Source: Supply Chain Dive

FedEx fuel surcharge change raises heat on export shipments

Effective today (June 22), FedEx is restructuring fuel surcharges to increase fees on export shipments while lowering them on imports — a meaningful split for healthcare organizations that ship specimens, loaner instrument sets, or reverse-logistics returns internationally. If your freight profile is export-heavy, now is the time to model the cost delta and revisit carrier contract terms.

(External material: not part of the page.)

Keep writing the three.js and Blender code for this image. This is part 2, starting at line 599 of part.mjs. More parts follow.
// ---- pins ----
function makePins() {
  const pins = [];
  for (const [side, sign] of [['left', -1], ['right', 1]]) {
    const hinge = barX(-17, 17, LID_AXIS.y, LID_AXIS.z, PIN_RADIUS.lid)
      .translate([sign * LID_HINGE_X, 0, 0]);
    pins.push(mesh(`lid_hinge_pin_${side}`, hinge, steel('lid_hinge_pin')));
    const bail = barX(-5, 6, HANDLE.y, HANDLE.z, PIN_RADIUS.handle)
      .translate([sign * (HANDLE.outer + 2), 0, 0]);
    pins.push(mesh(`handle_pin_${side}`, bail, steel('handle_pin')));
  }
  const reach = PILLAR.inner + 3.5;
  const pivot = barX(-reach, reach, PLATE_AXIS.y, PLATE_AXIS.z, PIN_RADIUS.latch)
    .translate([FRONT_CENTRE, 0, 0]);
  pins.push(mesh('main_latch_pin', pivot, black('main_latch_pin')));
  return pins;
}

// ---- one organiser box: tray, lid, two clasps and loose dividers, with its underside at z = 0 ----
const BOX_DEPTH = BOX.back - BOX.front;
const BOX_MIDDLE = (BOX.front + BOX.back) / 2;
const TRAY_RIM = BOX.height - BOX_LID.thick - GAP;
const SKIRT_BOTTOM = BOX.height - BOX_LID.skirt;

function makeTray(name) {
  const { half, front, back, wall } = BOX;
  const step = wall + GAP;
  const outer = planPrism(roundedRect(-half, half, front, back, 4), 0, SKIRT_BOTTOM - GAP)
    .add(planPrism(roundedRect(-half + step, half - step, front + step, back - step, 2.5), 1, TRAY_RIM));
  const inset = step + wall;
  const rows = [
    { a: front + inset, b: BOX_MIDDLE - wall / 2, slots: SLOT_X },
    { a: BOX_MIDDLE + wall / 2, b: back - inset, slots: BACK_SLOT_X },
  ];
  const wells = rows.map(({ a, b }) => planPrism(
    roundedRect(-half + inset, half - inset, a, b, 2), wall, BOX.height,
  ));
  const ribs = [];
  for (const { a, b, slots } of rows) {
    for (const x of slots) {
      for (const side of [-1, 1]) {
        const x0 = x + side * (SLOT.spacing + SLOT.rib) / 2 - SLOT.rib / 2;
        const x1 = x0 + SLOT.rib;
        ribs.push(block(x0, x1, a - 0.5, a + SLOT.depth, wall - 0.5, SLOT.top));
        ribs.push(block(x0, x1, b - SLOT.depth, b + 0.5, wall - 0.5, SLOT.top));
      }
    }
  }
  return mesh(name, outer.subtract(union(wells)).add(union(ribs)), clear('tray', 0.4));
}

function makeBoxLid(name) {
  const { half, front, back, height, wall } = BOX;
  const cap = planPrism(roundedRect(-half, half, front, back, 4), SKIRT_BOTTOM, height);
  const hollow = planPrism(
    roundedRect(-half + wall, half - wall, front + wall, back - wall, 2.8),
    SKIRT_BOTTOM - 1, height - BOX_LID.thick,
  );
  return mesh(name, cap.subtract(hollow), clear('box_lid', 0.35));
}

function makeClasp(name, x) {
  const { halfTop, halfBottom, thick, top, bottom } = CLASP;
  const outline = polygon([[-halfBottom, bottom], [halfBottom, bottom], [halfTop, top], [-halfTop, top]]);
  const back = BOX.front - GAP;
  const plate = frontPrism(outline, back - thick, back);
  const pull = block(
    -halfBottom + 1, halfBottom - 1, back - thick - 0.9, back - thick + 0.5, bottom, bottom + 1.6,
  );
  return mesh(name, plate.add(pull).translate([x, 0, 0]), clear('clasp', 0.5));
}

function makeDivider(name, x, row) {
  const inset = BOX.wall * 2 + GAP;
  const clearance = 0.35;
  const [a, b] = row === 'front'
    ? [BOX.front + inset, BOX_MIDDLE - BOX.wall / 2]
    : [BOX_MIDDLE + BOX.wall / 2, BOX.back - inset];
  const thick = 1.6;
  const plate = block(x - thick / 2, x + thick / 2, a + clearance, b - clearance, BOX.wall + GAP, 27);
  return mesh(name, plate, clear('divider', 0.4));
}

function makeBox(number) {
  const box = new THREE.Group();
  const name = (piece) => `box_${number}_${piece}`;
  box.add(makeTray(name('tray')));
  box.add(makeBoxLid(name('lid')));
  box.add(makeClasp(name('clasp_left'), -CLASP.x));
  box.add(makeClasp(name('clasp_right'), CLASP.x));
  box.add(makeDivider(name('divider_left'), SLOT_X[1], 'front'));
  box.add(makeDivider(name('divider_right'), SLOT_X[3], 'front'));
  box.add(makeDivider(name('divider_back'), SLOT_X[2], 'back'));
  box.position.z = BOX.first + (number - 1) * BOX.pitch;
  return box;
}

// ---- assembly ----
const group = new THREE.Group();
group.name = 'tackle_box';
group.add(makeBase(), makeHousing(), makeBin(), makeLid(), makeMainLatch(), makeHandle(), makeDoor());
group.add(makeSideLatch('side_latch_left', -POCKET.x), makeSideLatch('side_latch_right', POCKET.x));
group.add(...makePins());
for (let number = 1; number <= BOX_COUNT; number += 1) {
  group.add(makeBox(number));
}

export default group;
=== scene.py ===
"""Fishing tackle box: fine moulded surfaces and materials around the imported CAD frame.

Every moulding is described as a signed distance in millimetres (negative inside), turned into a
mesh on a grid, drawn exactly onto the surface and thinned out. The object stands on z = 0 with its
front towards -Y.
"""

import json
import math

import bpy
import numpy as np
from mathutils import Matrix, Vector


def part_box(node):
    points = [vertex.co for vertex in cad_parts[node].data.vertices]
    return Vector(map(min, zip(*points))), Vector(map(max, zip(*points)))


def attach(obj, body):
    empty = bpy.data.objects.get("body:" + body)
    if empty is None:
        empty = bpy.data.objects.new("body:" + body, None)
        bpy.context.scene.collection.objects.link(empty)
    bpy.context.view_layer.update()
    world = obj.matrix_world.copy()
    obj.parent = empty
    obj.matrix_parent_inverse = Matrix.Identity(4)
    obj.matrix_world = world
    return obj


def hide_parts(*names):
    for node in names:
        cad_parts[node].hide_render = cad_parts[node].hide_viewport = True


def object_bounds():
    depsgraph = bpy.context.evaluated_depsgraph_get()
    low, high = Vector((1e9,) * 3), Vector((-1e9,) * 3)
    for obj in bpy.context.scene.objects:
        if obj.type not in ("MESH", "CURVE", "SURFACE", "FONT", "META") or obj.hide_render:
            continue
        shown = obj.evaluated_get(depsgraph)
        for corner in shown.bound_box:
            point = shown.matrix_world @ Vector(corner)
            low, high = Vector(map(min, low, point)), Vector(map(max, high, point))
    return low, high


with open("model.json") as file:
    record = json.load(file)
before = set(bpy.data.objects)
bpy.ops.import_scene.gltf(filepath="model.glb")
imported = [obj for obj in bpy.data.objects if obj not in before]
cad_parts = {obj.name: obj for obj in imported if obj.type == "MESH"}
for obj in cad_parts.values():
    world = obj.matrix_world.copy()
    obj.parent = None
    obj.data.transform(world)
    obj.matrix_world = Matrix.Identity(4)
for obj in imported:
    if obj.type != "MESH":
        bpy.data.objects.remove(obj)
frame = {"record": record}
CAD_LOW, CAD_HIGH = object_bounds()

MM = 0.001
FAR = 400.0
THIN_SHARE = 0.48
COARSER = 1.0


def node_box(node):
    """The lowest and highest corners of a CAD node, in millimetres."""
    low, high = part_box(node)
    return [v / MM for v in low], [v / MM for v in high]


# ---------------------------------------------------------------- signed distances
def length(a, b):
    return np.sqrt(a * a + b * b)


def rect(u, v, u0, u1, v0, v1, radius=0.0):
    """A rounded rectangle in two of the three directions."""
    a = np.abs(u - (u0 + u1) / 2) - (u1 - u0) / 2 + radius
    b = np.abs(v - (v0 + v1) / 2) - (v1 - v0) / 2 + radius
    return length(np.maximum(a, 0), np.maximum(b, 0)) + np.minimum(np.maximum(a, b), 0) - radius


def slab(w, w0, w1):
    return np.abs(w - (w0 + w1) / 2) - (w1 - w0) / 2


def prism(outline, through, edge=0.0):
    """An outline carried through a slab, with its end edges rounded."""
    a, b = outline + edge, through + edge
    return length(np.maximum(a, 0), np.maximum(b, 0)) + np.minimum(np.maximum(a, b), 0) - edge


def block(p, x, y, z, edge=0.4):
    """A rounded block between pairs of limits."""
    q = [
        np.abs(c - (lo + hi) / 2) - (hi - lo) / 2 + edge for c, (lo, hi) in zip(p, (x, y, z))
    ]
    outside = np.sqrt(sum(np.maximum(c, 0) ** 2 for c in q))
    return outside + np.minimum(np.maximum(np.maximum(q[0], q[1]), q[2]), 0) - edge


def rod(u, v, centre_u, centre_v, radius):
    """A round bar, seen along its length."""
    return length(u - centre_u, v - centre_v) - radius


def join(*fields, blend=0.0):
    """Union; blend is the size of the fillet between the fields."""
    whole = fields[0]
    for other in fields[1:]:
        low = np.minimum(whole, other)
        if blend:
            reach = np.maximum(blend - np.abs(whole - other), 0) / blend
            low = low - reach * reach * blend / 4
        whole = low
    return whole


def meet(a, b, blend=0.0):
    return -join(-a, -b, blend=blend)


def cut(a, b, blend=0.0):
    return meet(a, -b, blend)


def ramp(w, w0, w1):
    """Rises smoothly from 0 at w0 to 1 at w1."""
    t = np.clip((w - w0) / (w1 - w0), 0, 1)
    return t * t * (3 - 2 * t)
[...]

Import-focused shippers get a modest break, but don't expect it to offset broader inflationary pressure.

Source: Supply Chain Dive

Fed ends bias toward more easing, holds benchmark rate steady

The Federal Reserve under Chair Kevin Warsh held the benchmark rate steady and formally dropped its tilt toward further cuts, signaling a sustained focus on pushing inflation back to 2%. For health systems evaluating capital equipment purchases, distribution center investments, or supply chain technology financing, the message is clear: don't wait for cheaper money. Budget planning for FY2027 should assume rates stay elevated longer than originally modeled.

Source: Supply Chain Dive

Built to bend: How AI-first supply chains adapt when disruption hits

A sponsored deep-dive from Supply Chain Dive makes the case that resilience is no longer about buffer stock alone — AI-driven demand sensing, dynamic rerouting, and predictive supplier risk scoring are becoming table stakes for large healthcare IDNs. The piece is worth a skim for supply chain directors building the business case for technology investment, particularly in a rate environment where ROI justification needs to be airtight. The framing is vendor-adjacent, but the operational principles hold up.

Source: Supply Chain Dive

FedEx inks MOU with China-based airline to boost air cargo network

FedEx has signed a memorandum of understanding with China Southern Air Logistics that could establish Guangzhou as a major hub connecting U.S. shipments to Southeast Asia. For healthcare buyers sourcing from Vietnam, Thailand, or Malaysia — increasingly common as manufacturers diversify away from mainland China — this network expansion could improve transit times and capacity on those lanes. Watch for whether this translates into rate competition or simply more reliable capacity on routes that have been tight.